The Law and good works do not save. It is the believing that Jesus the Messiah paid for sin on the cross. His blood was the sufficient sacrifice that delivered the gift of righteousness to the believer. Furthermore, proof that this righteousness is not ‘earned’ by good works comes from Paul – it is a gift:

Romans 5:18 “Therefore as by one offense sentence came on all men to condemnation, even so by the righteousness of One the free gift came to all men to justification of life.”

Faith and righteousness therefore, come through grace.

Romans 5:21 “..so that as sin has reigned to death, even so grace might reign through righteousness to eternal life by Jesus Christ our Lord. 

The witness then of the believer must be confessed.

Romans 10:10 “For with the heart one believes unto righteousness, and with the mouth one confesses unto salvation.”

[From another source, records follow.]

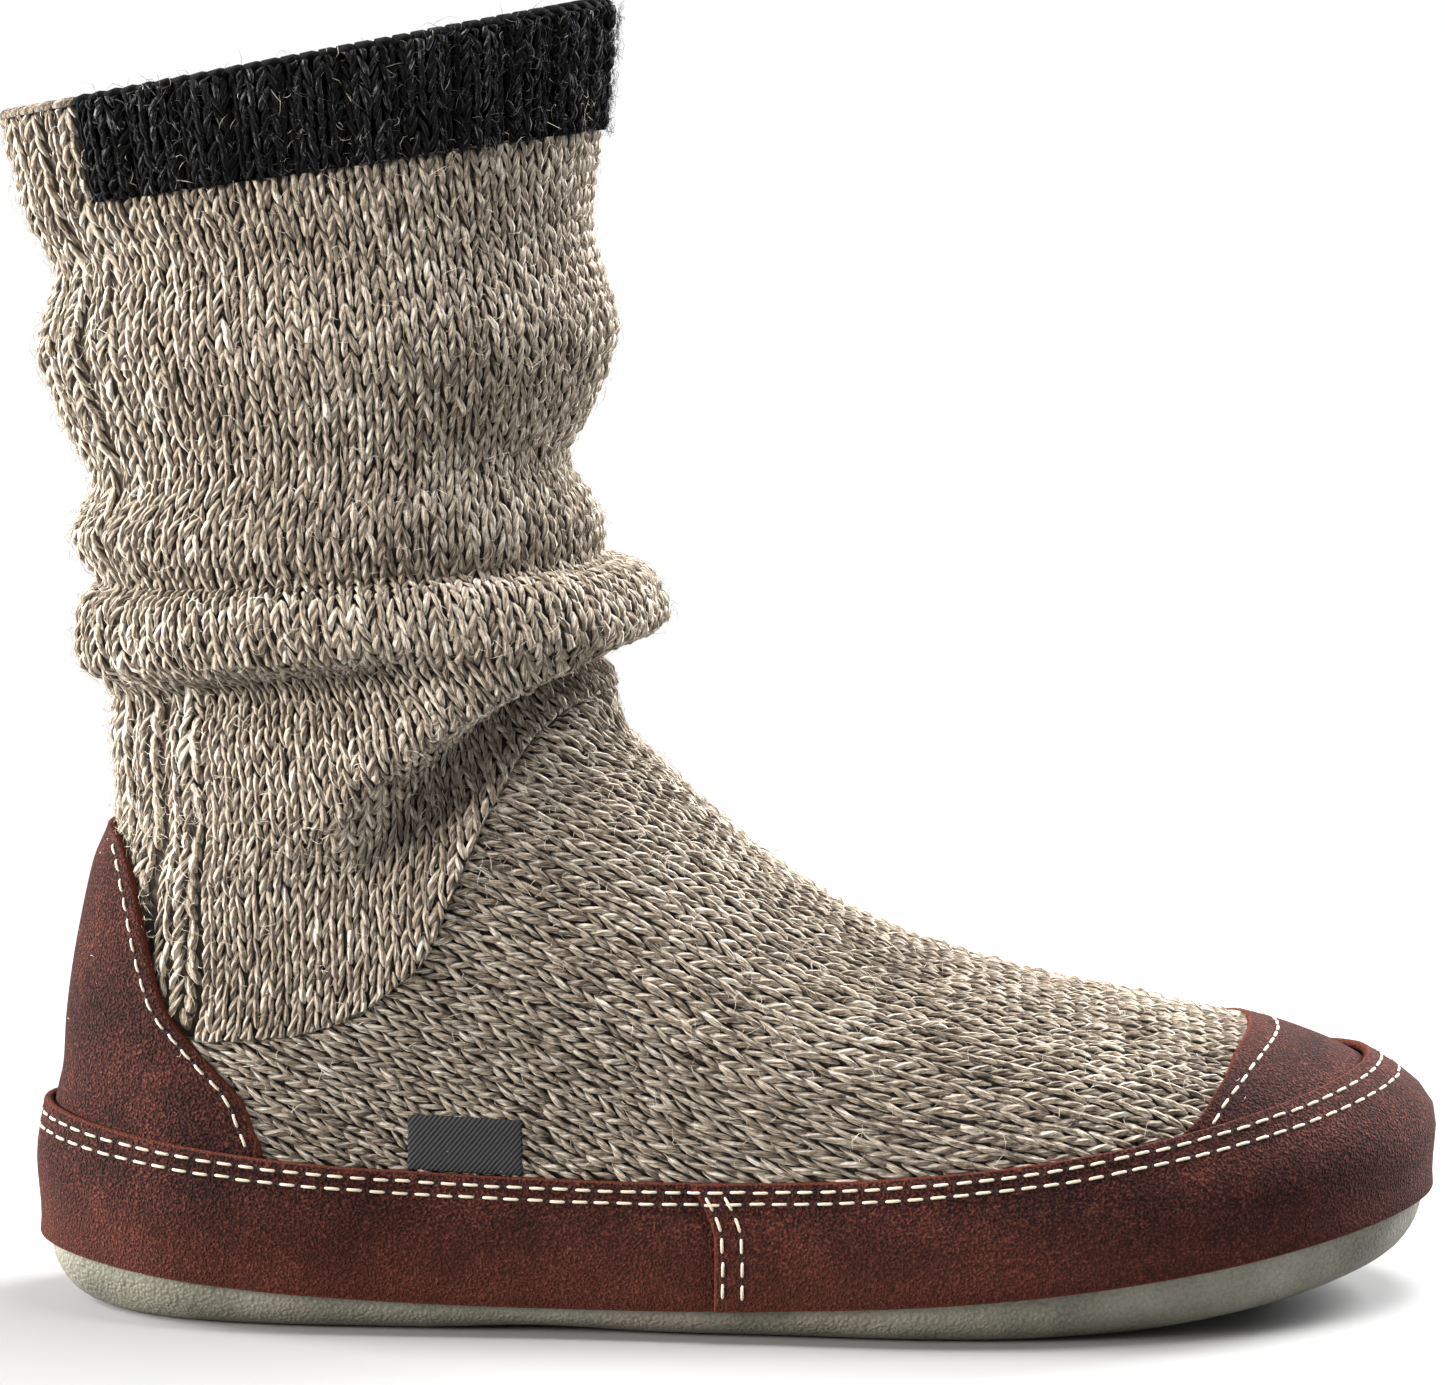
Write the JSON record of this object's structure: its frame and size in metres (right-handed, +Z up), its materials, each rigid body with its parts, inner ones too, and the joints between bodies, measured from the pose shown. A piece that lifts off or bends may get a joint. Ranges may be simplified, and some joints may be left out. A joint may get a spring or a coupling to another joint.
{
  "type": "slouch boot",
  "caption": "Knitted wool slouch boot with a ribbed cuff, suede toe cap, heel counter and rand on a foam sole, for the right foot.",
  "frame": {"origin": "on the floor under the middle of the heel seat, 45 mm ahead of the back of the heel, on the centre line", "axes": "+X from heel to toe, +Y towards the inner side of the foot, +Z up"},
  "size_m": [0.2916, 0.1003, 0.2643],
  "materials": {
    "foam_sole": "matt, leather-grained grey-green foam rubber",
    "footbed_felt": "brushed felt over foam",
    "ragg_wool": "marled beige and brown wool, plain knit and rib",
    "dark_wool": "charcoal marled wool, rib knit",
    "suede": "red-brown napped suede, cream stitching",
    "woven_tab": "slate grey woven ribbon, bare"
  },
  "bodies": {
    "root": {"outsole": "foam_sole", "insole": "footbed_felt", "foot_upper": "ragg_wool", "shaft": "ragg_wool", "back_rib": "ragg_wool", "cuff": "dark_wool", "heel_counter": "suede", "toe_cap": "suede", "rand_rear": "suede", "rand_front": "suede", "side_label": "woven_tab"}
  },
  "joints": []
}
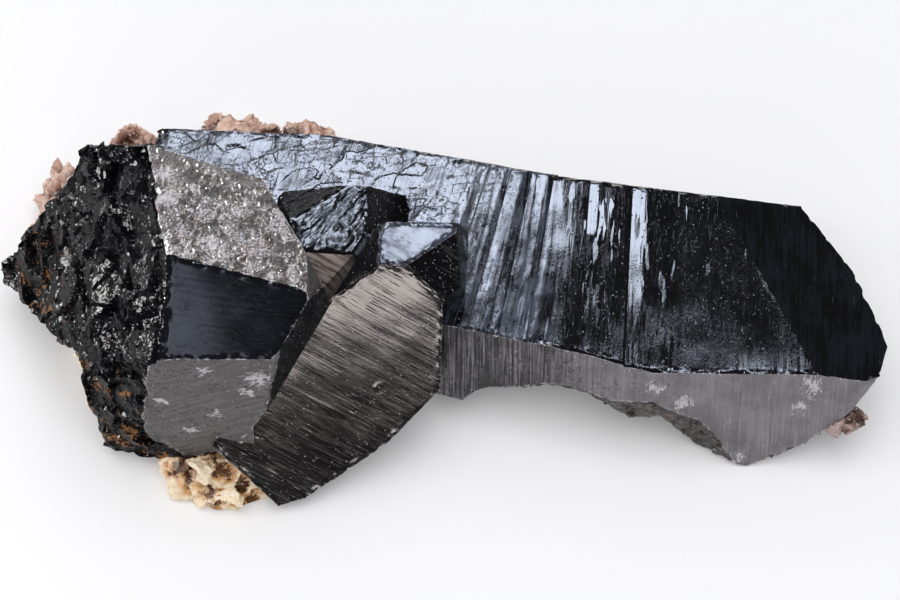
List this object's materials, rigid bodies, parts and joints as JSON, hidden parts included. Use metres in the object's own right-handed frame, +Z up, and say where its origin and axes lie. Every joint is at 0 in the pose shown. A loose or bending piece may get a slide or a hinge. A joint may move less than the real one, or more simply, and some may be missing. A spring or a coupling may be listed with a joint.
{
  "type": "morion quartz cluster",
  "caption": "Black smoky quartz crystals grown together on pale feldspar rock: one long flattened crystal and stout ones at its end, lying on a flat rock foot.",
  "frame": {"origin": "middle of the box round the cluster, on the surface it lies on", "axes": "+X along the long crystal towards its tip, +Z up, the stout crystal's big faces look towards -Y"},
  "size_m": [0.1534, 0.0788, 0.0495],
  "materials": {
    "morion_quartz": "glossy opaque black quartz, frosted and striated in places",
    "feldspar_tan": "rough tan feldspar rock",
    "feldspar_pink": "rough pinkish-brown feldspar"
  },
  "bodies": {
    "root": {"morion_crystals": "morion_quartz", "feldspar_matrix": "feldspar_tan", "feldspar_crumb": "feldspar_pink"}
  },
  "joints": []
}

Conclusion: One Coherent Vision

The Scriptures speak with a single voice when its texts are read according to their direction and intent:

1.  Righteousness is genuinely required; the unrighteous will not inherit eternal life.

2.  Self-asserted righteousness is rejected (Isaiah)—works paraded before God as payment for merit are “filthy rags.”

3.  The acceptable righteousness springs from a contrite heart (David)—the inward condition God requires, from which true works then flow.

4.  Faith toward God justifies (Paul)—the vertical ground of acceptance, apart from any meritorious work.

5.  Genuine faith proves itself in works toward man (James, Ephesians 2:10, Matthew 5:16)—the horizontal evidence and ordained fruit of that faith.

6.  Through Jesus alone righteousness that justifies comes (Romans 1:8, 5:18, 21)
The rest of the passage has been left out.